A cursory glance at Montreal’s defensive depth on the left side isn’t going to get many people excited. However, they have enough players to make it a position of intrigue for the rest of the summer and into training camp.
As we sit here in late July, how many left-shot defencemen are sure-fire locks to be on the opening night roster? I can think of one – Karl Alzner. That’s not because he’s coming off of a great year either but rather his contract makes him someone that would be very difficult to move and with four years left, they’re not going to run him through waivers and demote him. He’ll be in the opening night lineup.
After that, however, there are plenty of questions and not a whole lot of answers as things currently stand. Here is an overview of the others that will be vying for a roster spot (listed in alphabetical order).
Jordie Benn: I have to admit, I’m rather surprised he’s still on the team. He wasn’t particularly thrilled about being in a platoon down the stretch and after the year he had, he’s not likely going to lock down a full-time spot. I think there’s a contender out there that views Benn as an upgrade over most of the remaining free agents and could flip a mid-round pick Montreal’s way to get him. Otherwise, he’s someone that’s going to be in and out of the lineup again.

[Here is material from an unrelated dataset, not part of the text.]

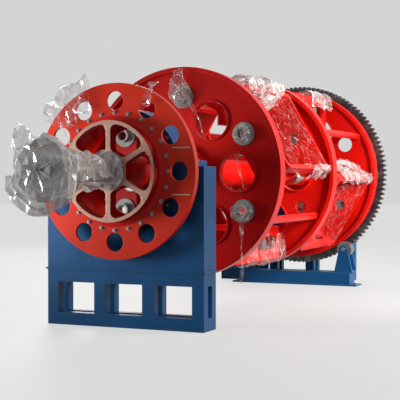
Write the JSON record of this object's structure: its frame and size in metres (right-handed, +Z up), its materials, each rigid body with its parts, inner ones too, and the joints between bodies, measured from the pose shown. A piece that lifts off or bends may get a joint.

Simon Despres: In terms of his reputation, Despres seems like a candidate to really push for a spot. I mean, he’s not that far removed from being a pretty good player with Pittsburgh and Anaheim. On the other hand, he didn’t exactly light up the KHL last year and was basically used as a fourth defenceman. Second pairing KHL players don’t typically make an immediate NHL impact. Despres is coming into camp on a PTO and an awful lot is going to have to go his way if he’s going to make the team right away.
Victor Mete: One of the few feel-good stories from last season, Mete held his own with Shea Weber early on before struggling and eventually suffering a season-ending finger fracture in early March. While he’s a decent fit in terms of playing style with Weber, he’s not the type of player who should be logging top pairing NHL minutes as Weber will when he eventually returns. If the Habs would prefer to have Mete in more of a depth role, I’d suggest that playing him in all situations in Laval may be the better move for his development, at least to start the season. With him being waiver exempt, his roster spot isn’t exactly secure.
Xavier Ouellet: After getting bought out by Detroit in June, Ouellet quickly joined the Canadiens and moved from a situation where there isn’t much of a path to playing time to another situation where there isn’t much of a path to playing time. He isn’t a top-four player in the NHL and while he’s cheap, Montreal has so much cap room to work with so the lower cap hit won’t help him break a tie. He may be able to push for a #7/8 spot but if not, it wouldn’t be shocking to see him on waivers.
Mike Reilly: After being acquired at the trade deadline, Reilly showed why so many teams wanted to sign him a few summers ago after he worked his way into August free agency as the offensive skill set is certainly there. He also showed why he couldn’t get a long look in Minnesota as his defensive zone play left a lot to be desired. He will head to camp in the hopes of landing a role that he had down the stretch last year (where he averaged over 20 minutes a night) but that may be too tough of a task for him to achieve.
David Schlemko: A training camp injury really derailed Schlemko’s season as he never got on track even when he was healthy. I think Marc Bergevin believes he’s capable of a lot more and considering the year he had, no other team is going to take a chance on him so he should once again get an opportunity in camp. The fact he has spent some time on the right side in the past should help his chances but if he falters in camp, I wouldn’t be shocked if they waived him knowing he’d be a pretty safe bet to clear.
Rinat Valiev: He didn’t wind up getting much of a look with the Habs after they acquired him from the Maple Leafs near the trade deadline as a lower-body injury cost him nearly a month of action. I don’t think his inclusion in the Tomas Plekanec trade was merely as a warm body but rather someone who they think could still have a little bit of upside. I suspect he is going to get a long look at camp and may be someone who contends for the lead in preseason appearances.
These players will be contending for what appears to be three-to-five roster spots depending on their plans for Brett Lernout on the right side – is he a regular on the third pairing with Weber out or is he a fringe piece/waiver fodder? (They also need to determine if they’re carrying seven or eight healthy blueliners to start the year. I’m also assuming that Weber’s injury locks in Noah Juulsen to start the season as a regular as well.) At any rate, at least two of these players aren’t making it to opening night.
(Before going any further I should mention that there are three other players that will likely see preseason action but figure to be safe bets to be cut and sent to Laval in newcomers Michal Moravcik and David Sklenicka plus veteran Matt Taormina. It may not be an overly impressive collection of left-shot players but they sure have a lot of them…)
GM Marc Bergevin is on record saying a team can never have enough defensive depth. While he’s often ridiculed for that, I tend to agree (especially considering the injuries the team has had in the past). That said, it certainly feels like they have too many lefties. There is room to subtract a player or two without creating a whole lot of uncertainty whenever the injury bug rears its head again. Something has to give, right? If not, it’s going to be a really interesting battle come training camp even if most of the players involved in the battle aren’t particularly intriguing to follow.